Wir stehen vor der Herausforderung, unsere Mehrleistung, die wir von Jahr zu Jahr auch steigern, in adäquaten Umsätzen abzubilden. Ich spreche da nicht von 10 %, sondern vielleicht 2 bis 3 % Wachstum, um die Margen wenigstens inflationsneutral zu halten. Dazu müssen noch in ganz Europa die richtigen Modelle gefunden werden.

Report: Wie hoch waren die Wechselraten im Markt in den vergangenen Jahren?

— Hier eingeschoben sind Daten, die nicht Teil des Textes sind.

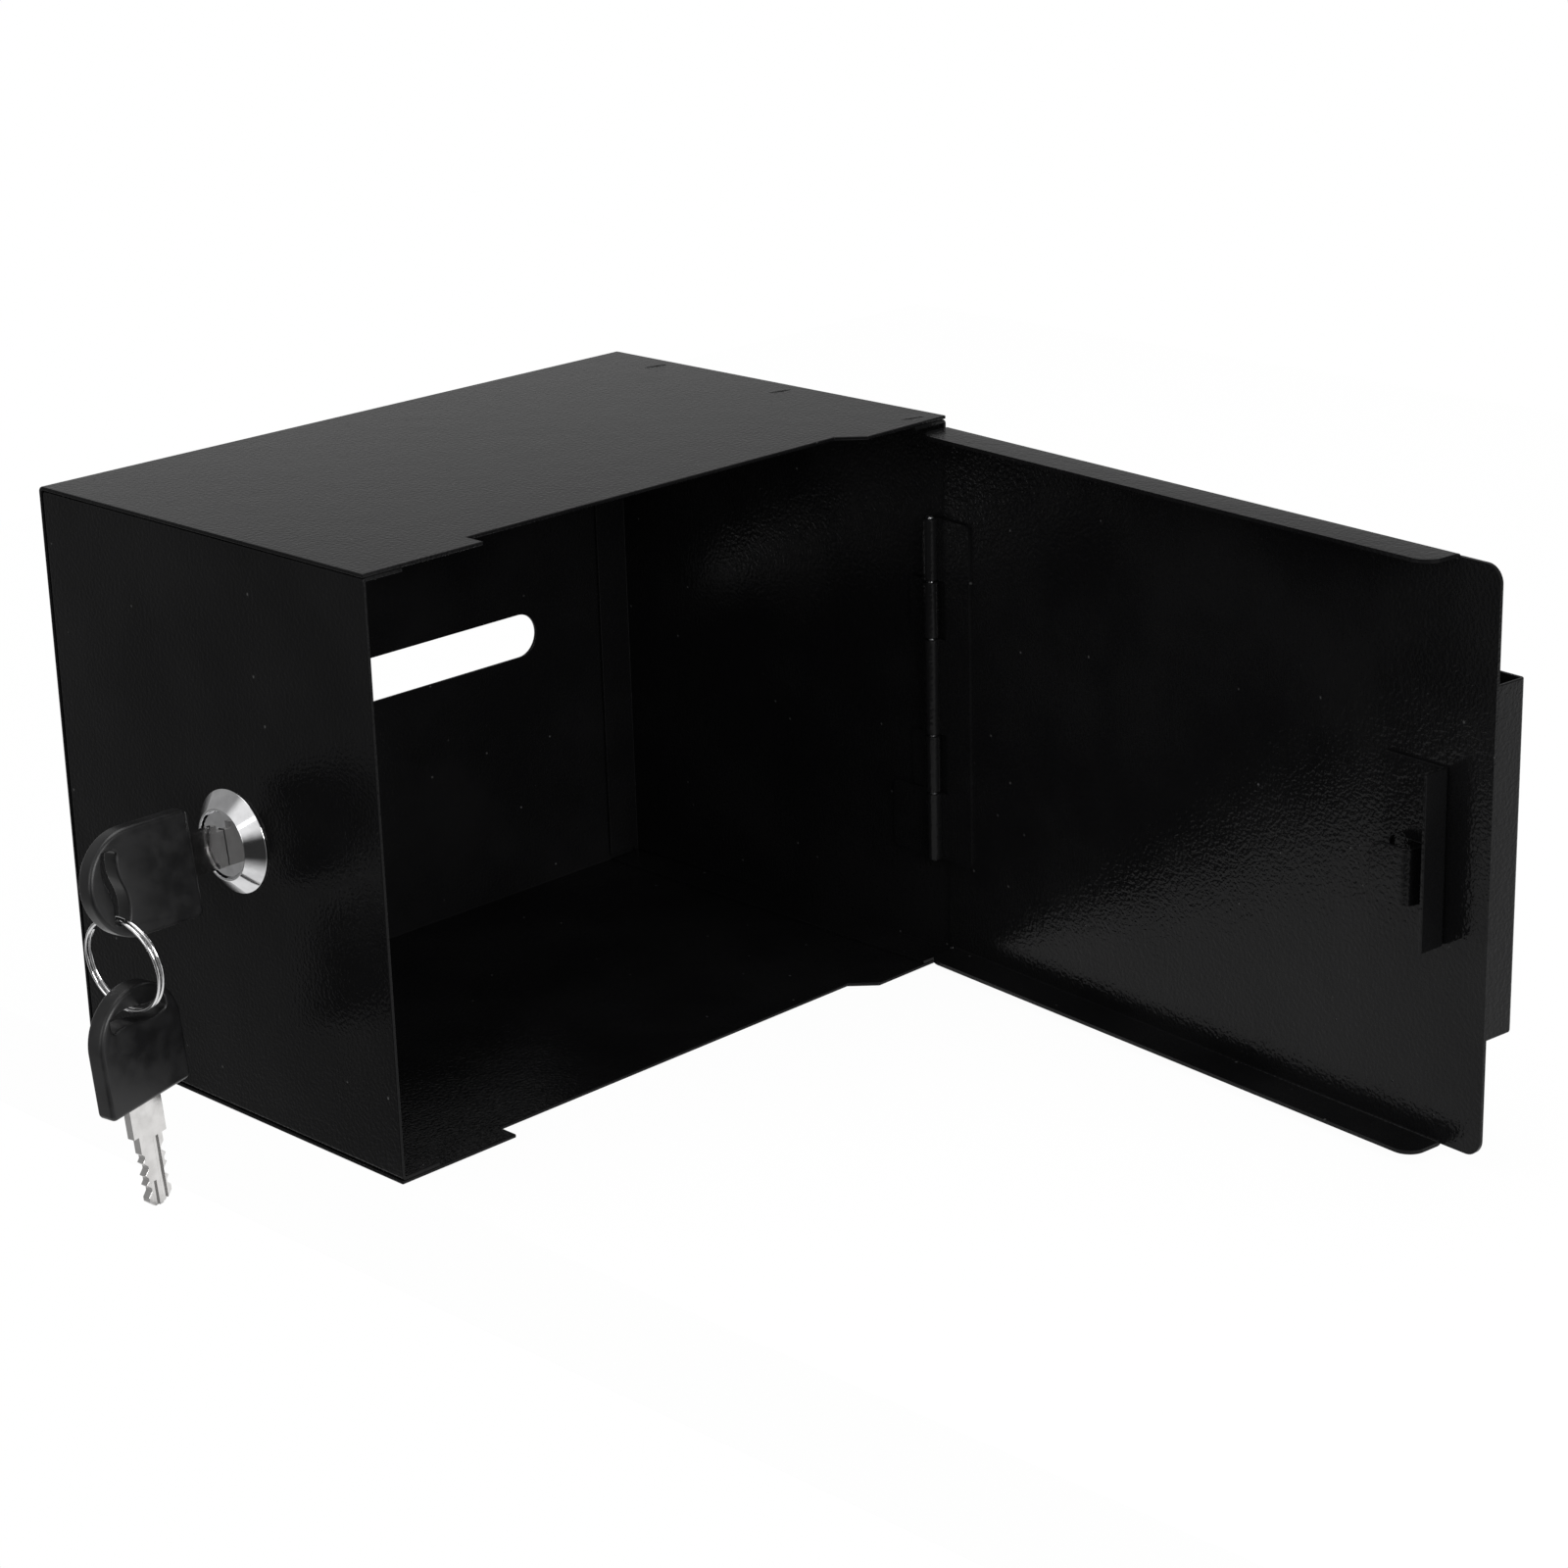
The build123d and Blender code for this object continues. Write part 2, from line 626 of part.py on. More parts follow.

Bierwirth:  Zwischen 5 und 10 % der Kunden haben jährlich gewechselt. Es ist eher eine bestimmte Kundengruppe, die häufig den Anbieter – je nach aktuellem Aktionsprogramm – wechselt. Es ist ein Waschmaschineneffekt. Für mich bedeutet das auch, besonders auf unsere Bestandskunden zu setzen, um mit ihnen in eine engere Bindung zu kommen – was uns, denke ich, gut gelingt. Das Halten der Bestandskunden ist auch deshalb so wichtig, da die verfügbare Kundenzahl für die drei Mobilnetzbetreiber insgesamt kleiner wird. Nach dem letzten Merger von Drei und Orange wurde Hutchison aus wettbewerbsrechtlichen Gründen verpflichtet, ein Vorleistungsprodukt anzubieten. Das hat natürlich zu einer starken Belebung des virtuellen Netzbetreibermarkts geführt. Wir beobachten zum Teil sehr starke Vertriebskanäle, wie zum Beispiel bei Hofer. Dass wir nun Mitbewerber haben, die nicht in den Netzaufbau inves­tieren müssen aber trotzdem sehr niedrige Endkundenpreise anbieten können – das macht den Teilnehmerkreis für den Rest enger.

Report: Ist das Internet of Things ein Wachstumsthema?

Bierwirth:  Jeder Euro, den man hier umsetzen kann, bedeutet natürlich Wachstum. T-Mobile Austria ist innerhalb der Deutschen Telekom eine von zwei Landesorganisationen, die das IoT-Geschäft auch für andere Länder international mitgestalten. Beispielsweise ist jeder BMW in Europa mit einer SIM-Karte von uns ausgestattet. Diese Deals machen bereits ein Geschäftsfeld von mehreren Millionen Euro aus. Allerdings sind die Margen wesentlich kleiner und wir geben uns keiner Illusion hin: Auch diese Preise werden stark erodieren.

Das IoT-Geschäft ähnelt dem Thema Telefonie vor 30 Jahren. Jedes Gerät wird in irgendeiner Form in den nächsten Jahren digitalisiert werden. Die Umsatzströme und Geschäftsmodelle sind aber noch maximal unklar. Wer werden unsere Kunden sein? Sind es die Gerätehersteller? Die Sensorenhersteller? Dieses Ökosystem ist derzeit unübersichtlich.

Wenn ich fünf Jahre in die Zukunft blicke, wird IoT wohl für starkes Wachstum sorgen. Ich glaub daran. Und ich hoffe für die gesamte Branche, dass nicht frühere Fehler wiederholt werden.

Zur Info: Mit einem Plus von 29 % konnte ­T-Mobile Austria im ersten Quartal 2018 einen Rekord von 6,07 Millionen Anschlüssen zählen, davon knapp zwei Millionen für Machine-to-Machine-Kommunikation (M2M). Die Österreicher stellen das M2M-Kompetenzzentrum für die Konzernmutter ­Deutsche Telekom.